Peki ya Türkiye, peki ya Türkiye’deki aşırı sağcılık? ABD/Nato Sovyetler birliğinin genişlemesini engellemek için birçok ülkede aşırı sağcı, milliyetçi, İslamcı yapılar kurdu veya 2. Dünya savaşı döneminde Nazilerle paralel şekilde kurulmuş ve varlığını sürdüren antikomünist yapıların büyümesine katkı sundu. Anti-Komünist sağcı yapılarla paralel olarak Gladio yapılanmaları inşa edildi. Binlerce operasyon ve binlerce cinayet işlendi. Afganistan’daki mevcut enkaz da ABD/Nato’nun Sovyetlere karşı tetiklediği aşırılığın sonucudur. Avrupa, Sovyetler birliğinin dağılmasından sonra kendi Gladio yapılanlarını tasfiye etti. Soğuk savaş döneminden kalan Gladio yapılanmasını tasfiye etmeyen, aksine devlete eklemleyen ve yine soğuk savaş döneminde Komünizme karşı desteklenen aşırı sağcı, İslamcı yapıların iktidar olduğu yegâne ülke Türkiye kaldı. Fethullah Gülen dahil birçok İslamcı kadro ve iktidara eklemlenmiş aşırı sağcı yapıların tamamına yakını ABD/Nato’nun kurduğu veya desteklediği anti-Komünist hareketlerden gelme.
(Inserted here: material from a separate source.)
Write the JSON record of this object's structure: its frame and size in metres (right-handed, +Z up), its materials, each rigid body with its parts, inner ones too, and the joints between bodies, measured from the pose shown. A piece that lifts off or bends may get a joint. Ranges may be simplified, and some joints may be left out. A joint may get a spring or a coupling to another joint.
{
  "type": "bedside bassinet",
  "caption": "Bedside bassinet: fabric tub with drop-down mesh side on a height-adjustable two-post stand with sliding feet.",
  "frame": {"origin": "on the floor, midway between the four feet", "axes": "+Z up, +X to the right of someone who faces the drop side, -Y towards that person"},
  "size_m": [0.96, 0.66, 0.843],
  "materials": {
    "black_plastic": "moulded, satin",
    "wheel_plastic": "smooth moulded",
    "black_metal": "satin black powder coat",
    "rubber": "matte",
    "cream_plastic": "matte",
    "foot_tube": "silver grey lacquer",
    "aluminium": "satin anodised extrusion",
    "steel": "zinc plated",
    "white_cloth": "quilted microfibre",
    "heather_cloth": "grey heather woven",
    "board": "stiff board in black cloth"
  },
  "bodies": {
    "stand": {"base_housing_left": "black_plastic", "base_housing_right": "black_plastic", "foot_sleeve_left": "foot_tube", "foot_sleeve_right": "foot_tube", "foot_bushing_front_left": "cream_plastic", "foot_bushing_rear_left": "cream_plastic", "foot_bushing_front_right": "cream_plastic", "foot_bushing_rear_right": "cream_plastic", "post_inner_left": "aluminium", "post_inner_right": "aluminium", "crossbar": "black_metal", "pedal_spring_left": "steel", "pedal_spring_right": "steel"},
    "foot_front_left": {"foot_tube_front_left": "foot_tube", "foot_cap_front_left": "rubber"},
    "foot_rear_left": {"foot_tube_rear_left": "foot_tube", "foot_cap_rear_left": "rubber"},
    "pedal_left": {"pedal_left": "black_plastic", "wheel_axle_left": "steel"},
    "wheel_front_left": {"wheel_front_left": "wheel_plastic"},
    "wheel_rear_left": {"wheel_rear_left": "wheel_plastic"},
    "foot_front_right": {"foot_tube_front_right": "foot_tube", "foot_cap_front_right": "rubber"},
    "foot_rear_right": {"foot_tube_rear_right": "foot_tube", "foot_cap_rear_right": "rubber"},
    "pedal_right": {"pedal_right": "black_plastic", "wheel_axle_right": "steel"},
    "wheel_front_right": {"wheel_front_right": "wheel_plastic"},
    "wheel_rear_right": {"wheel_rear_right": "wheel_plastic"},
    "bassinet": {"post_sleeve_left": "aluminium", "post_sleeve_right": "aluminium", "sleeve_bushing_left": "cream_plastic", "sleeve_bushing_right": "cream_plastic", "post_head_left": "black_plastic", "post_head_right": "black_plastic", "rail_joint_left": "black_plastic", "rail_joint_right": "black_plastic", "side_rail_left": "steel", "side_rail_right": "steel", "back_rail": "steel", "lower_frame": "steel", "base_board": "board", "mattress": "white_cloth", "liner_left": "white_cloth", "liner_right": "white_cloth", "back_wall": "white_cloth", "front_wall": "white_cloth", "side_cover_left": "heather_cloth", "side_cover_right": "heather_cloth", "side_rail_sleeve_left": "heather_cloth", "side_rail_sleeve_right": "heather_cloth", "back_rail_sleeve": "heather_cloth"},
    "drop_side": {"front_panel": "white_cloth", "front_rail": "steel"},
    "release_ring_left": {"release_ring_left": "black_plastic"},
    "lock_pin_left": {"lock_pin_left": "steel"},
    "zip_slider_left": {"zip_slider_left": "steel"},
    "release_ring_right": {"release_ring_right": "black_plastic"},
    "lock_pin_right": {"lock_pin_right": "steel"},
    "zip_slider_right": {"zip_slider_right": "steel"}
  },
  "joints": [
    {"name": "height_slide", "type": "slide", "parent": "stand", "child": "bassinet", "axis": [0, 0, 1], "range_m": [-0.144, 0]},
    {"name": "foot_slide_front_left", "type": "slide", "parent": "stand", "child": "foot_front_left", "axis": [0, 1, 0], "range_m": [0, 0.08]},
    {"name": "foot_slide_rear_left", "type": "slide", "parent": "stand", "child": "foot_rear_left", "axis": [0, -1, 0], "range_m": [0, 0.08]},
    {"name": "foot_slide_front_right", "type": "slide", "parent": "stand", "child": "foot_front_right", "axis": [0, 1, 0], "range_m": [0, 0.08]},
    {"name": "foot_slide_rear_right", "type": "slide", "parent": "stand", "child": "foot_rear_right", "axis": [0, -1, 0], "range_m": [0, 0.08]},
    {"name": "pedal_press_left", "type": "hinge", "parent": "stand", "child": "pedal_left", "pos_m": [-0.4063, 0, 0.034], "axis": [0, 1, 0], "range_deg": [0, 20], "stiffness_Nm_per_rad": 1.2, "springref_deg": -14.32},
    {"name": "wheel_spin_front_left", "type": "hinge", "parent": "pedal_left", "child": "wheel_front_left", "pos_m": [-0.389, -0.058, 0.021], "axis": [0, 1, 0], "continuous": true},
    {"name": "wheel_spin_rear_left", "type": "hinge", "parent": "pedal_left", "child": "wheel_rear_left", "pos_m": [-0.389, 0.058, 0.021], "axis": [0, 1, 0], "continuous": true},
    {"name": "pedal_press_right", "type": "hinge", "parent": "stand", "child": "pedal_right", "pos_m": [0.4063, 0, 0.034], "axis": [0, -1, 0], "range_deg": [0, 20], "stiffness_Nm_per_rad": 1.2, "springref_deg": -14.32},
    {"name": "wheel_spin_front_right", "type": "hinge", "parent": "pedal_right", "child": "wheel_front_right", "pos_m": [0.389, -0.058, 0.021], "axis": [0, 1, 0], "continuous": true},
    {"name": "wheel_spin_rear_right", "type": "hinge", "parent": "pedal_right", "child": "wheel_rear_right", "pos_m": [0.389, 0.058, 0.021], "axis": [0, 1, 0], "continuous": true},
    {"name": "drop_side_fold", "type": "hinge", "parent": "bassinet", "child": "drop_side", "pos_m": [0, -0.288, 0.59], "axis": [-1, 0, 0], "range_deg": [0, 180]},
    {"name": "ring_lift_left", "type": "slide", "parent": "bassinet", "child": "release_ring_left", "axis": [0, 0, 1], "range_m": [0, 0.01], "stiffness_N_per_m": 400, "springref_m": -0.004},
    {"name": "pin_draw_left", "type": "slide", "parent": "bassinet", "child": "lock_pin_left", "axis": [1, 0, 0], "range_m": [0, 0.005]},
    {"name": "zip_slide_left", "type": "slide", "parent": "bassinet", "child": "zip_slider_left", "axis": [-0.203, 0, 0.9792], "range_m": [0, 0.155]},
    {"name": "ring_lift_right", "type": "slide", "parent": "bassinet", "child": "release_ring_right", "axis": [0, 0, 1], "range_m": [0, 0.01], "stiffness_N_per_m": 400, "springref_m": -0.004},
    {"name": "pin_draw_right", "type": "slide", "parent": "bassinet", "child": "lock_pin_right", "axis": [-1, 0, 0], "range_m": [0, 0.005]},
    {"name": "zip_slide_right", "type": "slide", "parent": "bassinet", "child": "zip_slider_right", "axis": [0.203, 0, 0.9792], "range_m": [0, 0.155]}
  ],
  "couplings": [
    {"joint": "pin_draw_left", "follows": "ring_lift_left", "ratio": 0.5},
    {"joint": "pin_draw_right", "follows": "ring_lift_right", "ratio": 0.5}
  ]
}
Özellikle 2015 seçimlerinden sonra AKP iktidarının varlığını sürdürmek için Türkiye’deki aşırı sağcı partilerin tamamını iktidar şemsiyesi altına toplaması, aşırı sağcı eğilimler de gösteren iktidarı mutlak bir aşırı sağ iktidarına dönüştürdü. İktidar her ne kadar kendi gücünün bilinciyle dış politikada pragmatist bir yaklaşım gösterse de, iç politika tamamen yabancı, batı, öteki düşmanlığı üzerine inşa ediliyor. Devletten kaynaklarla desteklenip, büyütülüp egemen hale getirilen aşırı sağ medya için iktidarın politikasına eleştiren kesimlere yönelik hain sözcüğü sıradan bir sözcük haline geldi. İktidara muhalif olan siyasi partiler ve kesimler tarafından Medya’dan, film, dizi sektörüne, eğitimden ibadethanelere ve bütün devlet kurumlarına egemen olan aşırı sağcı yapılanları dert edinen yok gibi. İktidara muhalif partilerin aşırı sağa yönelik ciddi bir programları yok. Aşırı sağdan ziyade, o politika sonucu oluşan enkazla ilgililer. İktidar varlığını sürdürmek, muhalefet iktidara gelmek için aşırı sağcı propaganda ve aşırı sağcı partilerle işbirliği yapmaktan çekinmemekte. Toplumun tamamıyla militarizeedildiği, sığınmacı /yabancı düşmanlığının sıradan/normal bir siyasal söylem olarak hoş görüldüğü “millilik” diye pazarlanan ve aşırı sağcılık tanımının birebir karşılığı olan bu sözcüğe aykırı davranmanın suç sayıldığı, aşırı sağcı olmanın karın doyurmak için bile önemli bir referans sayıldığı ülkede, başka ülkelerin büyüyen aşırı sağı nedeniyle üzülmek fazla lüks değil mi?